• _Requirements_
Write out each line of the material again, word for word.
:: Given information
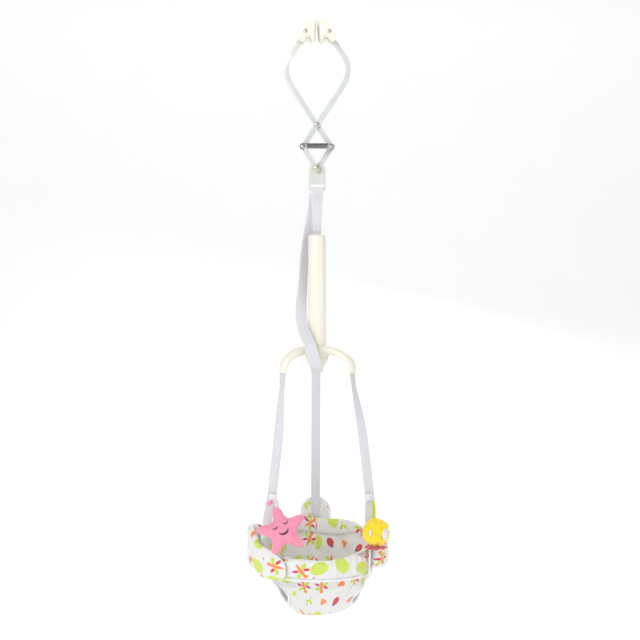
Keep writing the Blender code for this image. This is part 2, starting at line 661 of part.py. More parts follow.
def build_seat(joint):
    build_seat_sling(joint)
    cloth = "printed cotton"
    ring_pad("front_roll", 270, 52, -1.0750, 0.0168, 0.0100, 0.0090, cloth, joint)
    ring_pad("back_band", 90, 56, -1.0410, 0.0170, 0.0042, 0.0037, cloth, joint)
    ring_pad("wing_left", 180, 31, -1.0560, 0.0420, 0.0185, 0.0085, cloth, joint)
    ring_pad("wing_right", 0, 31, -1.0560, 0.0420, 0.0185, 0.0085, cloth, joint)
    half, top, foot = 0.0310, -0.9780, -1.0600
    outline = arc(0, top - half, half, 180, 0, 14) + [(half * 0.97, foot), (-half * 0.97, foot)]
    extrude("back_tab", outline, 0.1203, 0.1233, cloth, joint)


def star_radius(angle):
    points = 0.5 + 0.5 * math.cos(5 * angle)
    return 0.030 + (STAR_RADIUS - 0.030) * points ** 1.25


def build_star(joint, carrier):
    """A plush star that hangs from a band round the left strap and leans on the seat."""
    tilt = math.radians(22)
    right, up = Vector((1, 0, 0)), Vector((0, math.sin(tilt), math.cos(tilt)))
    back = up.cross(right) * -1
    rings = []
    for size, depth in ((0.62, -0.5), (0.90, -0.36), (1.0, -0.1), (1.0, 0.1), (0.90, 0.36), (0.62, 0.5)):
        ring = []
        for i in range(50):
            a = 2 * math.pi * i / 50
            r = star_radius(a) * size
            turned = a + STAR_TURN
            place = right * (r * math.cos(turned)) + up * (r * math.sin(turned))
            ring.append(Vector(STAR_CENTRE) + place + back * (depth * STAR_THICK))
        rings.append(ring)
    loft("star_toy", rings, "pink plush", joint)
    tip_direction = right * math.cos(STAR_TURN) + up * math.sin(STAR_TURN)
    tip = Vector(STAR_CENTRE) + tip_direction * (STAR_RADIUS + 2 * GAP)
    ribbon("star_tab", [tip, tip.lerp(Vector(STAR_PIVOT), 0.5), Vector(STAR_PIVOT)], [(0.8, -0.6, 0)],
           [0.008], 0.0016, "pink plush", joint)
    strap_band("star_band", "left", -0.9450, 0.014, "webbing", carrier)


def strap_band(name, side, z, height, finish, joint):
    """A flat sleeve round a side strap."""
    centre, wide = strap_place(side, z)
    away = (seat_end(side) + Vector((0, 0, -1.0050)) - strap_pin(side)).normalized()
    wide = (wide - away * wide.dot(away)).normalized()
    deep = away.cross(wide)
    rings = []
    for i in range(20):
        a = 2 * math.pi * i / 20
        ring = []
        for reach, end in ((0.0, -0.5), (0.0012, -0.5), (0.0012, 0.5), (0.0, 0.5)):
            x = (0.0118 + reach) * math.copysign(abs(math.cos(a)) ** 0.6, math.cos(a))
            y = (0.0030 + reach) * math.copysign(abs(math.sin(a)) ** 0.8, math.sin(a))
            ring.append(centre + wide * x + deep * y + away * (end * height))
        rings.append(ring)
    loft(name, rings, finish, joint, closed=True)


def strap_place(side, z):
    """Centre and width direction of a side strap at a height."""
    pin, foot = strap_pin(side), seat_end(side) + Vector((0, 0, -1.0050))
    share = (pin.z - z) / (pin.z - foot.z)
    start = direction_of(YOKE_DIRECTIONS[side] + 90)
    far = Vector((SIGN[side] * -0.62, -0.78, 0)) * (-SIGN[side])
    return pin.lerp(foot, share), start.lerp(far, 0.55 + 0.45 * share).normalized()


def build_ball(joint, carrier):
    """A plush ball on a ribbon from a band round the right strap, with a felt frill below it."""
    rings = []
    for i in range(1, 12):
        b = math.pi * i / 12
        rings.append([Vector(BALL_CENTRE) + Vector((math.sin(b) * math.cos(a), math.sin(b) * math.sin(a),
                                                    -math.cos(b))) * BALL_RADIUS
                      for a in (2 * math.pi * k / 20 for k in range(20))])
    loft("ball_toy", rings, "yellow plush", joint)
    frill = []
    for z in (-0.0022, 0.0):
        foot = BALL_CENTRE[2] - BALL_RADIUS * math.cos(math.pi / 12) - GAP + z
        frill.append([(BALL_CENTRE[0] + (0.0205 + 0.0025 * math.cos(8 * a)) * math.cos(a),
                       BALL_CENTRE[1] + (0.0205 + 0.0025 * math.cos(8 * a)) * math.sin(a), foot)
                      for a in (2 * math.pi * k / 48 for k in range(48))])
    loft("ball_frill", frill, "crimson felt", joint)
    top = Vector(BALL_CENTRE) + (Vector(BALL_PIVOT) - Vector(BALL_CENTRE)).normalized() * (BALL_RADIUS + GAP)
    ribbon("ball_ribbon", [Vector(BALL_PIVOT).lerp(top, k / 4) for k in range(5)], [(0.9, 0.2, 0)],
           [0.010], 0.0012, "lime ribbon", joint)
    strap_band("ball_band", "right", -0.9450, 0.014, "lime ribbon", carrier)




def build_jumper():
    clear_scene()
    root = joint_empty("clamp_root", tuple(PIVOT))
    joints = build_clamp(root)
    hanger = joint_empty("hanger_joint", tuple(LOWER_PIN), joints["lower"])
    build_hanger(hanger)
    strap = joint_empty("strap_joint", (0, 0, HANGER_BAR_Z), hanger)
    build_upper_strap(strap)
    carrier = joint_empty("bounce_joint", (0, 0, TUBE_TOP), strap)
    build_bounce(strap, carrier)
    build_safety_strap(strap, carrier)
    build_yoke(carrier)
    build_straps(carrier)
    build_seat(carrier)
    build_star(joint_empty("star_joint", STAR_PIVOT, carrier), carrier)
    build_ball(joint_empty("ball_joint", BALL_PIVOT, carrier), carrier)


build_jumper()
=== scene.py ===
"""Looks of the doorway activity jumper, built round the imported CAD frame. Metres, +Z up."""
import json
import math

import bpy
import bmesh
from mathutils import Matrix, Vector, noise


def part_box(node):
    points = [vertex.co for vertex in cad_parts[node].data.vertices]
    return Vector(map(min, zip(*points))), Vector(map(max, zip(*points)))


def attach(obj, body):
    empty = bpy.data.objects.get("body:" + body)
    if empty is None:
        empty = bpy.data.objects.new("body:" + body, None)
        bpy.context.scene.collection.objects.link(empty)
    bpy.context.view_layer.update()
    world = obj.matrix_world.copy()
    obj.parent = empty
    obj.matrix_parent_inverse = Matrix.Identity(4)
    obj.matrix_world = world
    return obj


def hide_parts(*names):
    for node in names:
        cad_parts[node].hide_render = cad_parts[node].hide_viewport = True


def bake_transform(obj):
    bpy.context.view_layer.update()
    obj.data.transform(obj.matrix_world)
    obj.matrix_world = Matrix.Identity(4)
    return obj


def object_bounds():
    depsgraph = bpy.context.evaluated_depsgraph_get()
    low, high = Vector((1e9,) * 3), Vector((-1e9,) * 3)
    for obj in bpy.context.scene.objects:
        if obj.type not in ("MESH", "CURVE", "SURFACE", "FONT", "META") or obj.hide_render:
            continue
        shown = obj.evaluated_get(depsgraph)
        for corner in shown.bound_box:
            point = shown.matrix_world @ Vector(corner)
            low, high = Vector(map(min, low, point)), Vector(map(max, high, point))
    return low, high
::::
• _Solution to this problem_
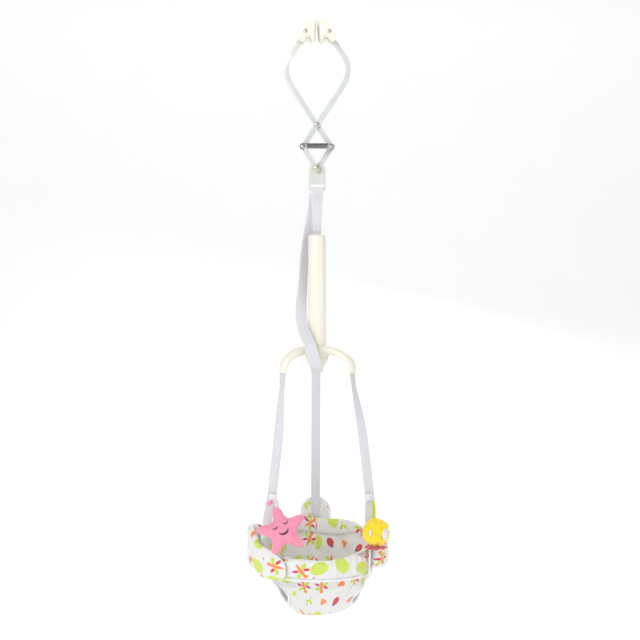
Keep writing the Blender code for this image. This is part 2, starting at line 661 of part.py. More parts follow.
def build_seat(joint):
    build_seat_sling(joint)
    cloth = "printed cotton"
    ring_pad("front_roll", 270, 52, -1.0750, 0.0168, 0.0100, 0.0090, cloth, joint)
    ring_pad("back_band", 90, 56, -1.0410, 0.0170, 0.0042, 0.0037, cloth, joint)
    ring_pad("wing_left", 180, 31, -1.0560, 0.0420, 0.0185, 0.0085, cloth, joint)
    ring_pad("wing_right", 0, 31, -1.0560, 0.0420, 0.0185, 0.0085, cloth, joint)
    half, top, foot = 0.0310, -0.9780, -1.0600
    outline = arc(0, top - half, half, 180, 0, 14) + [(half * 0.97, foot), (-half * 0.97, foot)]
    extrude("back_tab", outline, 0.1203, 0.1233, cloth, joint)


def star_radius(angle):
    points = 0.5 + 0.5 * math.cos(5 * angle)
    return 0.030 + (STAR_RADIUS - 0.030) * points ** 1.25


def build_star(joint, carrier):
    """A plush star that hangs from a band round the left strap and leans on the seat."""
    tilt = math.radians(22)
    right, up = Vector((1, 0, 0)), Vector((0, math.sin(tilt), math.cos(tilt)))
    back = up.cross(right) * -1
    rings = []
    for size, depth in ((0.62, -0.5), (0.90, -0.36), (1.0, -0.1), (1.0, 0.1), (0.90, 0.36), (0.62, 0.5)):
        ring = []
        for i in range(50):
            a = 2 * math.pi * i / 50
            r = star_radius(a) * size
            turned = a + STAR_TURN
            place = right * (r * math.cos(turned)) + up * (r * math.sin(turned))
            ring.append(Vector(STAR_CENTRE) + place + back * (depth * STAR_THICK))
        rings.append(ring)
    loft("star_toy", rings, "pink plush", joint)
    tip_direction = right * math.cos(STAR_TURN) + up * math.sin(STAR_TURN)
    tip = Vector(STAR_CENTRE) + tip_direction * (STAR_RADIUS + 2 * GAP)
    ribbon("star_tab", [tip, tip.lerp(Vector(STAR_PIVOT), 0.5), Vector(STAR_PIVOT)], [(0.8, -0.6, 0)],
           [0.008], 0.0016, "pink plush", joint)
    strap_band("star_band", "left", -0.9450, 0.014, "webbing", carrier)


def strap_band(name, side, z, height, finish, joint):
    """A flat sleeve round a side strap."""
    centre, wide = strap_place(side, z)
    away = (seat_end(side) + Vector((0, 0, -1.0050)) - strap_pin(side)).normalized()
    wide = (wide - away * wide.dot(away)).normalized()
    deep = away.cross(wide)
    rings = []
    for i in range(20):
        a = 2 * math.pi * i / 20
        ring = []
        for reach, end in ((0.0, -0.5), (0.0012, -0.5), (0.0012, 0.5), (0.0, 0.5)):
            x = (0.0118 + reach) * math.copysign(abs(math.cos(a)) ** 0.6, math.cos(a))
            y = (0.0030 + reach) * math.copysign(abs(math.sin(a)) ** 0.8, math.sin(a))
            ring.append(centre + wide * x + deep * y + away * (end * height))
        rings.append(ring)
    loft(name, rings, finish, joint, closed=True)


def strap_place(side, z):
    """Centre and width direction of a side strap at a height."""
    pin, foot = strap_pin(side), seat_end(side) + Vector((0, 0, -1.0050))
    share = (pin.z - z) / (pin.z - foot.z)
    start = direction_of(YOKE_DIRECTIONS[side] + 90)
    far = Vector((SIGN[side] * -0.62, -0.78, 0)) * (-SIGN[side])
    return pin.lerp(foot, share), start.lerp(far, 0.55 + 0.45 * share).normalized()


def build_ball(joint, carrier):
    """A plush ball on a ribbon from a band round the right strap, with a felt frill below it."""
    rings = []
    for i in range(1, 12):
        b = math.pi * i / 12
        rings.append([Vector(BALL_CENTRE) + Vector((math.sin(b) * math.cos(a), math.sin(b) * math.sin(a),
                                                    -math.cos(b))) * BALL_RADIUS
                      for a in (2 * math.pi * k / 20 for k in range(20))])
    loft("ball_toy", rings, "yellow plush", joint)
    frill = []
    for z in (-0.0022, 0.0):
        foot = BALL_CENTRE[2] - BALL_RADIUS * math.cos(math.pi / 12) - GAP + z
        frill.append([(BALL_CENTRE[0] + (0.0205 + 0.0025 * math.cos(8 * a)) * math.cos(a),
                       BALL_CENTRE[1] + (0.0205 + 0.0025 * math.cos(8 * a)) * math.sin(a), foot)
                      for a in (2 * math.pi * k / 48 for k in range(48))])
    loft("ball_frill", frill, "crimson felt", joint)
    top = Vector(BALL_CENTRE) + (Vector(BALL_PIVOT) - Vector(BALL_CENTRE)).normalized() * (BALL_RADIUS + GAP)
    ribbon("ball_ribbon", [Vector(BALL_PIVOT).lerp(top, k / 4) for k in range(5)], [(0.9, 0.2, 0)],
           [0.010], 0.0012, "lime ribbon", joint)
    strap_band("ball_band", "right", -0.9450, 0.014, "lime ribbon", carrier)




def build_jumper():
    clear_scene()
    root = joint_empty("clamp_root", tuple(PIVOT))
    joints = build_clamp(root)
    hanger = joint_empty("hanger_joint", tuple(LOWER_PIN), joints["lower"])
    build_hanger(hanger)
    strap = joint_empty("strap_joint", (0, 0, HANGER_BAR_Z), hanger)
    build_upper_strap(strap)
    carrier = joint_empty("bounce_joint", (0, 0, TUBE_TOP), strap)
    build_bounce(strap, carrier)
    build_safety_strap(strap, carrier)
    build_yoke(carrier)
    build_straps(carrier)
    build_seat(carrier)
    build_star(joint_empty("star_joint", STAR_PIVOT, carrier), carrier)
    build_ball(joint_empty("ball_joint", BALL_PIVOT, carrier), carrier)


build_jumper()
=== scene.py ===
"""Looks of the doorway activity jumper, built round the imported CAD frame. Metres, +Z up."""
import json
import math

import bpy
import bmesh
from mathutils import Matrix, Vector, noise


def part_box(node):
    points = [vertex.co for vertex in cad_parts[node].data.vertices]
    return Vector(map(min, zip(*points))), Vector(map(max, zip(*points)))


def attach(obj, body):
    empty = bpy.data.objects.get("body:" + body)
    if empty is None:
        empty = bpy.data.objects.new("body:" + body, None)
        bpy.context.scene.collection.objects.link(empty)
    bpy.context.view_layer.update()
    world = obj.matrix_world.copy()
    obj.parent = empty
    obj.matrix_parent_inverse = Matrix.Identity(4)
    obj.matrix_world = world
    return obj


def hide_parts(*names):
    for node in names:
        cad_parts[node].hide_render = cad_parts[node].hide_viewport = True


def bake_transform(obj):
    bpy.context.view_layer.update()
    obj.data.transform(obj.matrix_world)
    obj.matrix_world = Matrix.Identity(4)
    return obj


def object_bounds():
    depsgraph = bpy.context.evaluated_depsgraph_get()
    low, high = Vector((1e9,) * 3), Vector((-1e9,) * 3)
    for obj in bpy.context.scene.objects:
        if obj.type not in ("MESH", "CURVE", "SURFACE", "FONT", "META") or obj.hide_render:
            continue
        shown = obj.evaluated_get(depsgraph)
        for corner in shown.bound_box:
            point = shown.matrix_world @ Vector(corner)
            low, high = Vector(map(min, low, point)), Vector(map(max, high, point))
    return low, high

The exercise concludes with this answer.